By Peter Rathmell
The new $13.5 million Waddell Elementary School, which has been under construction for about two years, is going to take even longer than expected, Lexington City Schools Superintendent Scott Jeffries said in a school board meeting March 14.
Originally estimated to be completed by May 19, the project is now scheduled to be finished around the end of August. For each day construction continues beyond May 19, Nielsen Builders Inc. will be penalized $1,000. Nielsen’s project manager, T.J. Burkholder, was unavailable for comment.
If the delay is accurate, Jeffries said that the school could receive as much as $60,000 in damages. Although the school division would not keep all of this money, some of it would go to renting temporary classrooms for the students.
For the past two years, the elementary school has been housed in two modular buildings on Lylburn Downing Middle School’s campus. Combined, the buildings cost the division about $12,000 each month and are leased through June. They would need to be leased an extra two months under the revised schedule.
“If you take a month’s worth of liquidated damages to the tune of $30,000, you pull out $12,000 of that and you still have an $18,000 credit. So the cost to cover those modulars is covered and then some,” said Jeffries.
Jeffries said that the delay boils down to several simple factors: a few poor quality contractors, unrealistic expectations for the foundation and bad weather.
Jeffries also said that huge frustration came early on in the project when the building’s anchor bolts failed a safety inspection by a third party inspection company.
“There was about a week and a half, two weeks, where the inspections had to go on for those anchor bolts before the project could move forward,” said Jeffries.
The contractor responsible for the anchor bolts was immediately dismissed, said Jeffries.
Even before the anchor bolts issue arose, Jeffries said the project was already behind because the building’s foundation was far rockier than architects had anticipated. Before the project could even get off the ground, workers had to rebuild the foundation to support the new school.

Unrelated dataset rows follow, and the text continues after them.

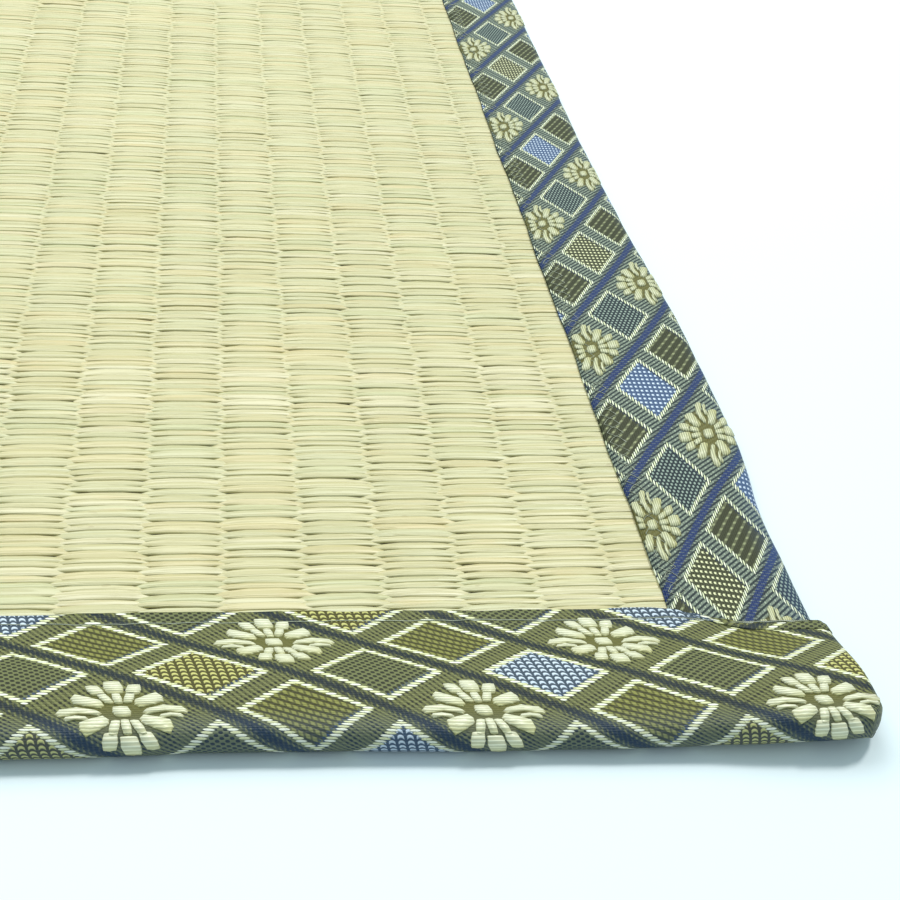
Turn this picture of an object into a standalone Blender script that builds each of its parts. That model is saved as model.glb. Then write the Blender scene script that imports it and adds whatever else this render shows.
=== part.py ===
"""A one-mat rush carpet: a woven rush mat whose four edges are bound with a folded ribbon.

Metres, +Z up, +X across the carpet, +Y along it, the origin on the floor under its middle.
The rushes run along X and the ribs of the weave along Y.  A flat sheet of rushes lies in the middle,
and its rim rides up a little over the ribbon's lower flap.
"""
import math

import bmesh
import bpy
from mathutils import Vector

# Driving dimensions of the finished carpet
WIDTH = 0.870
LENGTH = 1.740
SIDE_BINDING_WIDTH = 0.028
END_BINDING_WIDTH = 0.031
CLOTH_THICKNESS = 0.001
GAP = 0.0003

# The rush mat
RIB_WIDTH = 0.015
NEXT_RIB_IN = 0.0088          # from the right-hand binding's inner edge to the first groove
RIB_RISE = 0.0006
MAT_THICKNESS = 0.0023
RIM_THICKNESS = 0.0014        # the rushes are pressed together inside the bindings
MAT_SIDE_INSET = 0.0020
MAT_END_INSET = 0.0024

# The folds of the ribbon
UNDER_SHORTFALL = 0.004       # the lower flap is this much narrower than the upper one
FLAP_HEIGHT = CLOTH_THICKNESS + GAP + RIM_THICKNESS + GAP + CLOTH_THICKNESS
CORNER_HEIGHT = FLAP_HEIGHT + CLOTH_THICKNESS + GAP
END_FOLD_HEIGHT = 0.0059      # the end bindings puff up to this height at their fold
SIDE_BINDING_SETBACK = 0.0035 # its ends stop this far inside the end bindings' folds
CORNER_STEP = 0.012           # the end bindings climb over the side ones in this length

# The tucked-in ends of the end bindings
OVERHANG = 0.0038
OVERHANG_INNER = 0.0018
OVERHANG_START = 0.0295
OVERHANG_RISE = 0.0205
ROUNDING_REACH = 0.0052       # the outermost corner is drawn back from here on
TUCKED_HEIGHT = 2 * CLOTH_THICKNESS + 0.0005

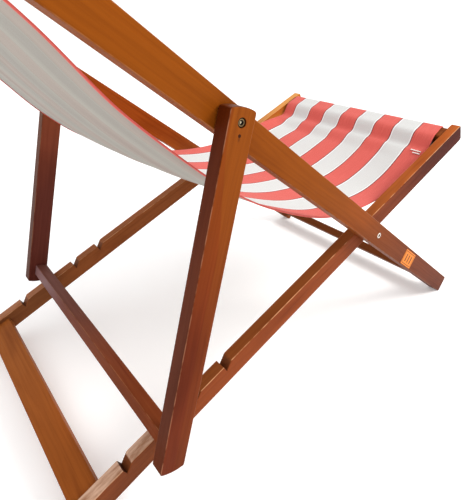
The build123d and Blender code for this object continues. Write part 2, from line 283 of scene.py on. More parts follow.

“They call it Rockbridge County for a reason and we found out real quick,” said Jeffries.
Compounding these issues, Nielsen’s enlisted masonry contractor went bankrupt in early March. According to a story in the Richmond Times-Dispatch, Manning Mason pleaded guilty for failing to turn over as much as $800,000 in taxes to the IRS. For a week or so, says Jeffries, there was no progress made. A new masonry company has since been contracted.
Not all of the delays, however, were under Nielsen’s control. Jeffries says that the winter weather, which produced above average snowfall and more rainy days than architects had projected, severely contributed to the project’s delay.
“There is going to be, I would say, at most 10 days added on to that contract for inclement weather days where no work was completed,” said Jeffries.
Inclement weather days are added to the completion date based off of a four-day workweek, meaning that an extra 10 days would project completion on June 7. After that, all seven days a week are penalized.
“Think about it, when you take possession of a house or an apartment, you don’t live there just five days a week. You take it and you have control for seven days. So liquidated damages count Saturdays, Sundays, holidays, it doesn’t matter. The clock is ticking, day by day by day,” said Jeffries.
Although it is disappointing not to finish on time, Jeffries stresses that building the school correctly is the division’s highest priority.
“We want to make sure that we don’t sacrifice quality for the sake of getting in there earlier,” said Jeffries.
Jeffries is not ruling out the possibility of the building being completed earlier, but he is working to provide a realistic calendar and maintain open communication with students, faculty and parents.
“It will all be worth it because we have to remember that we are getting into a state-of-the-art facility, a beautiful building, a facility that our students and staff and community most definitely deserve; we just have to wait a little bit longer for it,” said Jeffries.
The Lexington City School board hopes to move the students into the new building over Labor Day weekend this fall.